First Nations nurses find inspiration and reward in serving Indigenous communities
'One day that could be me laying in that bed and I would want the best care possible'
Throughout the month of June, CBC Indigenous is introducing you to some of the health care workers who are keeping our communities safe.
Here are two First Nations health care workers sharing some insight on what they do, why they do it and how COVID-19 is affecting them.
Since May 20, Danielle Bourque-Bearskin has been working for the First Nations and Inuit Health Branch under Indigenous Services Canada as a public health nurse in Sandy Lake First Nation, a remote fly-in reserve in north-western Ontario.
She started work in Sandy Lake as part of a response to the need for surge capacity in health care in First Nations communities and helping communities respond to COVID-19.
Prior to that, she was working as a frontline ICU nurse in Hamilton.
"Answering that call to go into nursing was very instinctual for me," she said.

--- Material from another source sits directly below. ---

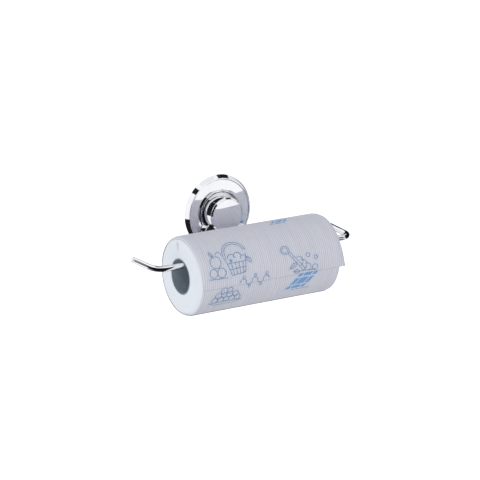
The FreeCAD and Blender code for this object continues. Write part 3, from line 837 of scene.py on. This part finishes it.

Bourque-Bearskin is from Beaver Lake Cree Nation in Alberta and her mother is also a nurse. She said when she thinks about why she went into the profession, she thinks about her Indigenous family and the experiences they had growing up.
"My coming up here, it's just solidified everything that I've been learning and I've been advocating for in the last several years," she said.

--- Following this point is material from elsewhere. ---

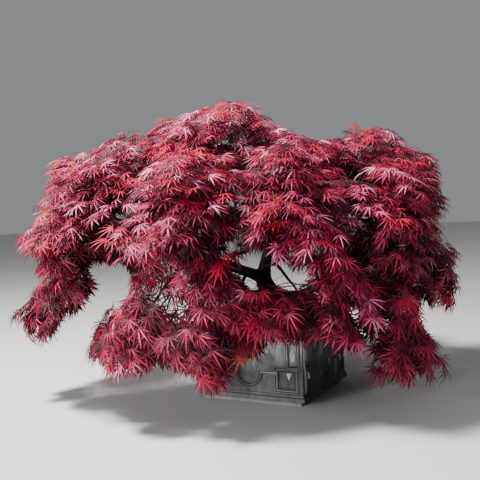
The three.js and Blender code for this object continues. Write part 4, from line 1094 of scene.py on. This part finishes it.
# Where a spray's cover is felt, how many sprays hide it, and how outward turns into upward with height
COVER_AWAY, COVER_WITHIN, COVER_FULL = 150, 120, 14
UPWARD_FROM, UPWARD_OVER, LEAST_UPWARD = 500, 900, 0.25
LEAVES_PROUD = 12  # as far as the hub and tip of a leaf may stand out of the box of the solids
LEAF_SEEN = 0.6  # as far along a leaf as it has to keep inside the crown's outline
LEAF_ROUGH, LEAF_SHINE = 0.5, 0.22
LEAF_SEED, DEALING_SEED = 501, 901
# Black purple and dark maroon are painted shade, and rose, lavender pink and pale pink painted sheen,
# reflection of the sky and glints
LEAF_TONES = {
    "black_purple": (0.018, 0.003, 0.008),
    "dark_maroon": (0.066, 0.003, 0.012),
    "wine": (0.150, 0.006, 0.026),
    "crimson": (0.290, 0.009, 0.042),
    "rose": (0.420, 0.036, 0.115),
    "lavender_pink": (0.540, 0.160, 0.280),
    "pale_pink": (0.820, 0.330, 0.430),
    "scarlet": (0.420, 0.008, 0.032),
    "bronze": (0.460, 0.075, 0.050),
    "violet": (0.130, 0.040, 0.220),
}
# How much light is painted into a spray's tone: all of them, more toward the outside and the top, less under
# cover, and uneven
ALL_LIGHT, OUTER_LIGHT, UPPER_LIGHT, COVER_DARKENS, UNEVEN_LIGHT = 0.4, 0.3, 0.45, 0.62, 0.34
LIGHT_FROM, LIGHT_OVER = 300, 1300
FRONT_TO = 100
# Where the front of the crown has a tone of its own, and the share of sprays that take it: lavender pink is a
# painted highlight there and black purple a painted shadow. Each place: its middle across and down in the
# photograph's pixels, and half its width and height
LEFT_SKIRT = [(40, 316, 30, 34), (112, 345, 34, 30)]
TONE_PLACES = [
    ("bronze", 0.75, [(57, 166, 13, 12), (37, 209, 9, 7)]),
    ("bronze", 1.0, [(249, 346, 10, 10)]),
    ("scarlet", 0.5, [(165, 149, 40, 8), (95, 152, 17, 8), (240, 177, 46, 8), (275, 220, 18, 8),
                      (370, 130, 30, 8), (408, 188, 19, 14), (305, 216, 20, 8), (404, 160, 25, 7),
                      (235, 101, 22, 6)]),
    ("lavender_pink", 0.25, [(168, 131, 38, 12), (235, 119, 26, 13), (326, 153, 32, 10), (92, 166, 20, 8),
                            (66, 203, 15, 7), (173, 226, 40, 8), (380, 210, 18, 9)]),
    ("black_purple", 0.6, [(197, 233, 22, 14), (250, 160, 14, 8), (388, 230, 24, 12), (396, 342, 14, 10),
                           (330, 300, 14, 14), (300, 213, 10, 8)]),
    ("violet", 1.0, [(222, 340, 10, 11)]),
    ("crimson", 0.4, LEFT_SKIRT),
    ("wine", 0.75, [*LEFT_SKIRT, (180, 345, 30, 24), (410, 350, 30, 30)]),
]
TONE_LADDER = ("black_purple", "dark_maroon", "wine", "crimson", "rose", "lavender_pink")
# The shares of each tone among the sprays, from those in the dark to those in full light, which paints shade
# and light into the leaves
TONES_BY_LIGHT = [
    (0.36, (("black_purple", 0.45), ("dark_maroon", 0.55))),
    (0.58, (("dark_maroon", 0.25), ("wine", 0.45), ("crimson", 0.3))),
    (0.80, (("wine", 0.2), ("crimson", 0.56), ("rose", 0.16), ("scarlet", 0.08))),
    (9.99, (("wine", 0.1), ("crimson", 0.44), ("rose", 0.24), ("lavender_pink", 0.1), ("scarlet", 0.12))),
]
ODD_STEPS = ((-2, 0.12), (-1, 0.24), (0, 0.42), (1, 0.22))  # how far a leaf is from its spray on that ladder
ONE_DARKER = 0.6  # how often a leaf's other lobes are one tone darker, and not two
OTHER_LOBES = {"scarlet": "crimson", "bronze": "bronze", "violet": "black_purple"}
GLINT_TONES = ("pale_pink", "rose")


def leaf_pattern(wide):
    """A leaf of length 1 along X: its points, how much each droops, its faces, and which are bright."""
    points, droop, faces, bright = [], [], [], []
    for lobe, reach in enumerate(LOBE_REACH):
        turn = (lobe - (len(LOBE_REACH) - 1) / 2) * LOBE_TURN
        ahead = np.array([math.cos(turn), math.sin(turn), 0])
        aside = np.array([-math.sin(turn), math.cos(turn), 0])
        start = len(points)
        points.append(np.zeros(3))
        droop.append(0.0)
        stations = LONG_LOBE if lobe in LONG_LOBES else SHORT_LOBE
        for along, width in stations:
            half = wide * width * (LOBE_WIDE + LOBE_WIDER * reach)
            for side in (-1, 0, 1):
                reached = reach * (along + LOBE_TOOTH * side * (1 if lobe % 2 else -1))
                point = ahead * reached + aside * half * side
                point[2] = -LOBE_ROOF * half * abs(side)
                points.append(point)
                droop.append(-reached ** 2)
        points.append(ahead * reach)
        droop.append(-reach ** 2)
        low, tip = start + 1, len(points) - 1
        high = tip - 3
        faces += [(start, low + 1, low), (start, low + 2, low + 1)]
        if high > low:
            faces += [(low, low + 1, high + 1, high), (low + 1, low + 2, high + 2, high + 1)]
        faces += [(high, high + 1, tip), (high + 1, high + 2, tip)]
        bright += [lobe in BRIGHT_LOBES] * (len(faces) - len(bright))
    start = len(points)
    points.append(np.zeros(3))
    for corner in range(3):
        turn = 2 * math.pi * corner / 3
        points.append(np.array([-STALK_LONG, STALK_THICK * math.cos(turn), STALK_THICK * math.sin(turn)]))
        faces.append((start, start + 1 + corner, start + 1 + (corner + 1) % 3))
    droop += [0.0] * 4
    bright += [False] * 3
    return np.array(points), np.array(droop), faces, np.array(bright)


def leaf_hang(habit, height, draw):
    """A measure of a leaf's habit, from that of the low leaves and that of the top ones."""
    share = min(1.0, max(0.0, (height - HANGING_TO) / (SPREADING_FROM - HANGING_TO)))
    (low, high), (top_low, top_high) = HANGING[habit], SPREADING[habit]
    return between((low + (top_low - low) * share, high + (top_high - high) * share), draw)


def leaf_pose(base, heading, turn, draw, leading):
    """How a leaf hangs: out from the tree and down, more or less along its twig, its face turned outward."""
    outward = Vector((base.x, base.y * DEPTH_SHARE, 0)).normalized()
    along = Vector((heading.x, heading.y, 0))
    along = along.normalized() if along.length > 0.05 else outward.copy()
    along.rotate(Matrix.Rotation(turn + (draw() - 0.5) * SWING, 3, "Z"))
    along += outward * OUTWARD
    along.z += LEADER_UP if leading else -leaf_hang("down", base.z, draw)
    along.normalize()
    up = Vector((outward.x, outward.y, leaf_hang("face_up", base.z, draw)))
    up.x += (draw() - 0.5) * UNEVEN
    up.y += (draw() - 0.5) * UNEVEN
    up = (up - along * along.dot(up)).normalized()
    length = leaf_hang("long", base.z, draw)
    hub = base + along * STALK_LONG * length
    return hub, along, up, length, leaf_hang("droop", base.z, draw)


def cover_over(point):
    """How much grows over and outside a place: 0 on the crown's outside and 1 well inside it."""
    upward = max(LEAST_UPWARD, (point.z - UPWARD_FROM) / UPWARD_OVER)
    outward = Vector((point.x / CROWN_WIDE, point.y / CROWN_DEEP, upward)).normalized()
    near = spray_lookup.find_range(point + outward * COVER_AWAY, COVER_WITHIN)
    return min(1.0, len(near) / COVER_FULL)


def pick(shares, draw):
    """One of some things, each with its share."""
    chance = draw()
    for thing, share in shares:
        chance -= share
        if chance < 0:
            return thing
    return shares[-1][0]


def spray_tone(point, cover, draw):
    """The colour of a spray, from where it grows, with light and shade painted in: light and red outside and
    on top, dark inside and below.
    """
    outer = math.hypot(point.x / CROWN_WIDE, point.y / CROWN_DEEP)
    height = (point.z - LIGHT_FROM) / LIGHT_OVER
    light = OUTER_LIGHT * outer + UPPER_LIGHT * height + ALL_LIGHT - COVER_DARKENS * cover
    light += UNEVEN_LIGHT * (draw() - 0.5)
    usual = pick(next(shares for under, shares in TONES_BY_LIGHT if light < under), draw)
    chance = draw()
    if point.y < FRONT_TO:
        x, y = pixel_of(point)
        for tone, share, places in TONE_PLACES:
            if within(places, x, y) and chance < share:
                return tone
    return usual


def leaf_tone(tone, height, draw):
    """The tones of a leaf's lobes, painted lit and shaded: near its spray's, with a pale leaf painted as a
    glint now and then.
    """
    chance, step = draw(), pick(ODD_STEPS, draw)
    darker = 1 if draw() < ONE_DARKER else 2
    if tone not in TONE_LADDER:
        return tone, OTHER_LOBES[tone]
    rung = min(len(TONE_LADDER) - 1, max(0, TONE_LADDER.index(tone) + step))
    if chance < GLINT_LEAF * (height / CROWN_TOP) ** 2 and rung >= GLINT_RUNG:
        return GLINT_TONES
    return TONE_LADDER[rung], TONE_LADDER[max(min(rung, 1), rung - darker)]


def leaves_of(rows, space, draw):
    grown = []
    room = space.unwalled()
    room.proud = LEAVES_PROUD
    for curve, _, fineness in rows:
        cover = cover_over(curve.at(1))
        tone = spray_tone(curve.at(1), cover, draw)
        places = LEADER_LEAVES if fineness == 0 else SHOOT_LEAVES
        if fineness == 2:
            places = [(at, side * NODE_TURN) for at in LEAF_NODES for side in (-1, 1)] + list(TIP_LEAVES)
        for at, turn in places:
            pose = leaf_pose(curve.at(at), curve.direction(at), turn, draw, fineness == 0)
            hub, along, _, length, _ = pose
            own = leaf_tone(tone, hub.z, draw)
            tip = hub + along * length * LEAF_SEEN
            if thinned_at(hub, draw) or not (in_outline(hub) and in_outline(tip)):
                continue
            if room.off_the_rest(hub) and room.off_the_rest(hub + along * length):
                grown.append((*pose, own, cover))
    return grown


def leaf_piece(name, rows, materials):
    """All the leaves of some masses as one mesh, made from arrays."""
    hubs, ahead, up, length, hang, tones, cover = zip(*rows)
    hubs, ahead, up = np.array(hubs), np.array(ahead), np.array(up)
    slim, droop, faces, bright = leaf_pattern(SUN_WIDE)
    broad = leaf_pattern(SHADE_WIDE)[0]
    pattern = slim[None] + np.array(cover)[:, None, None] * (broad - slim)[None]
    aside = np.cross(up, ahead)
    rise = pattern[..., 2] + np.array(hang)[:, None] * droop[None]
    shape = pattern[..., :1] * ahead[:, None] + pattern[..., 1:2] * aside[:, None]
    points = hubs[:, None] + np.array(length)[:, None, None] * (shape + rise[..., None] * up[:, None])
    points = points.reshape(-1, 3) @ np.array(TREE_TURN.to_3x3()).T * MM
    corners = np.array([corner for face in faces for corner in face])
    all_corners = (corners[None] + np.arange(len(rows))[:, None] * len(slim)).ravel()
    all_counts = np.tile([len(face) for face in faces], len(rows))
    mesh = bpy.data.meshes.new(name)
    mesh.vertices.add(len(points))
    mesh.vertices.foreach_set("co", points.astype(np.float32).ravel())
    mesh.loops.add(len(all_corners))
    mesh.loops.foreach_set("vertex_index", all_corners.astype(np.int32))
    mesh.polygons.add(len(all_counts))
    mesh.polygons.foreach_set("loop_start", (np.cumsum(all_counts) - all_counts).astype(np.int32))
    order = list(materials)
    lobe_tones = np.array([[order.index(tone) for tone in pair] for pair in tones])
    marks = np.where(bright[None], lobe_tones[:, :1], lobe_tones[:, 1:])
    mesh.polygons.foreach_set("material_index", marks.ravel().astype(np.int32))
    for material in materials.values():
        mesh.materials.append(material)
    mesh.update(calc_edges=True)
    mesh.validate()
    return placed(name, mesh)


leaf_materials = {
    name: plain_finish("leaf_" + name, colour, LEAF_ROUGH, LEAF_SHINE) for name, colour in LEAF_TONES.items()
}
spray_tips = [curve.at(1) for rows in mass_twigs.values() for curve, _, fineness in rows if fineness == 2]
spray_lookup = lookup_of(spray_tips)
mass_leaves = {}
for number, name in enumerate(MASSES):
    mass_leaves[name] = leaves_of(mass_twigs[name], mass_spaces[name], seeded_draws(LEAF_SEED + number))
kept_share = LEAVES_IN_ALL / sum(len(leaves) for leaves in mass_leaves.values())
draw = seeded_draws(DEALING_SEED)
batches = [[]]
for name in MASSES:
    leaves = []
    for leaf in mass_leaves[name]:
        cover = leaf[-1]
        if draw() < kept_share * (KEPT_OUTSIDE + (KEPT_INSIDE - KEPT_OUTSIDE) * cover):
            leaves.append(leaf)
    if sum(len(grown) for _, grown in batches[-1]) + len(leaves) > MOST_LEAVES_A_PIECE:
        batches.append([])
    batches[-1].append((name, leaves))
for number, batch in enumerate(batches):
    rows = [row for _, grown in batch for row in grown]
    piece = leaf_piece(f"leaves_{number + 1}", rows, leaf_materials)
    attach(piece, "root")
    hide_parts(*[name for name, _ in batch])


# The stand for the picture: a plain pale floor, a soft light high on the left, a larger and weaker one low in
# front of the left side, and a pale surround. The camera stands at eye level, turned as it was held for the
# photograph.
FLOOR_REACH = 30
SURROUND, SURROUND_STRENGTH = (0.86, 0.88, 0.9, 1), 0.3


def area_light(name, place, toward, size, power, colour):
    data = bpy.data.lights.new(name, "AREA")
    data.size, data.energy, data.color = size, power, colour
    light = placed(name, data)
    light.location = place
    light.rotation_euler = (Vector(toward) - Vector(place)).to_track_quat("-Z", "Y").to_euler()
    light.visible_camera = False


floor_corners = [(FLOOR_REACH * x, FLOOR_REACH * y, 0) for x, y in ((-1, -1), (1, -1), (1, 1), (-1, 1))]
floor_finish = plain_finish("pale_floor", (0.62, 0.62, 0.60), 0.9)
floor = mesh_piece("floor", floor_corners, [(0, 1, 2, 3)], floor_finish)
area_light("key", place=(-2.2, -2.6, 6.0), toward=(0, 0, 0.9), size=0.9, power=1360, colour=(1.0, 0.98, 0.98))
area_light("fill", place=(-2.4, -7.6, 1.6), toward=(0, 0, 0.5), size=2.4, power=600, colour=(0.98, 0.98, 1.0))
world = bpy.data.worlds.new("surround")
world.use_nodes = True
world.node_tree.nodes["Background"].inputs["Color"].default_value = SURROUND
world.node_tree.nodes["Background"].inputs["Strength"].default_value = SURROUND_STRENGTH
bpy.context.scene.world = world

lens = bpy.data.cameras.new("camera")
lens.sensor_width = 36
lens.lens = lens.sensor_width * FOCAL_PIXELS / FRAME_PIXELS
camera = placed("camera", lens)
camera_turn = Matrix((VIEW_RIGHT, VIEW_UP, -VIEW_AHEAD)).transposed().to_4x4()
camera.matrix_world = Matrix.Translation(CAMERA_AT) @ camera_turn
bpy.context.scene.camera = camera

The health inequities that Indigenous people experience in access to health care is an issue that she wants to use her voice to bring attention to.
"We have been talking about these inequalities, inequities, health disparities for decades," she said.
"It's just the fact that nobody's been listening."
Housing, food security and clean water are all social determinants of health that affect Indigenous communities. Bourque-Bearskin said these factors make pandemic planning different in remote communities than in southern regions.
"How do you teach hand hygiene when you don't even have access to clean water?" she said.
"I grew up knowing that this is happening and wanting to change it."
Laurie Whitebean has been a licensed practical nurse at Kateri Memorial Hospital in Kahnawake, Que., for two years.
She works overnight and day shifts in the in-patient department.
"My goal was to bring back skills to the community and work with my people," she said.
"It's very rewarding."
She said there's a sense of fulfilment that comes from working in her own community because she's able to give back.
"One day that could be me laying in that bed and I would want the best care possible," said Whitebean.
In long-term care, what people contributed to their community and the influence they had can be forgotten, said Whitebean.
"Our goal is not to forget," she said. "It's to celebrate their lives and appreciate that."
Since the COVID-19 pandemic began, family members haven't been able to visit the patients. Whitebean said she would run into people in the community who would ask how their family members were doing. So she had an idea to start taking short videos to reassure people that their loved ones were all right.
Other nurses began to take on the filming as well and there was an anonymous donation of iPads given to the patients so they could have video chats with family members.